Demand-Driven Charging Strategy-Based Distributed Routing Optimization Under Traffic Restrictions in Internet of Electric Vehicles
Heng Wang, S. Chen, Menghan Li, Caihua Zhu, Zhenfeng Wang
Abstract
The implementation of Vehicle-to-Grid technology enables bidirectional communication and power flow in the Internet of Electric Vehicles (IoEV) context, facilitating the extensive application of electric vehicles in the logistics industry. In response to escalating urban traffic congestion, simultaneously, many cities have implemented widespread traffic restriction policies.
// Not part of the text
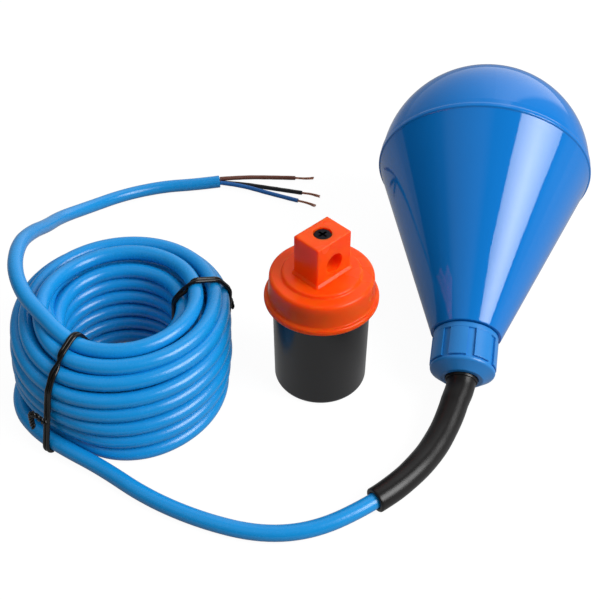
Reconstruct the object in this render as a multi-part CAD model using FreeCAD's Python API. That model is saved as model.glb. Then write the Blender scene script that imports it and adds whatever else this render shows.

Scientifically optimizing the charging strategies for electric logistics fleets and formulating rational distribution plans are pivotal pathways for developing more efficient and intelligent IoEV. To address the problem, an Electric Vehicle Routing Problem of heterogeneous fleet with time window under traffic constraints is formulated, featuring strategies for demand-driven charging within the IoEV and staggered traffic restriction periods. Given the intricate nature of this mathematical model, it is divided into two subproblems, from which two integer programming models are derived. To tackle this model, a two-tier optimization approach is employed, and an improved Ant Colony Optimization algorithm integrated with Variable Neighborhood Search is proposed. Experimental results show that the proposed model reduces the cost by 9.80%-15.68%, confirming the effectiveness of the proposed charging and staggered traffic restriction strategies, as well as the influence of different traffic restriction factors. This research holds practical and theoretical significance in aiding local governments in formulating rational traffic restriction policies, assisting businesses in effectively reducing the costs of electric logistics fleets, and advancing the development of IoEVs.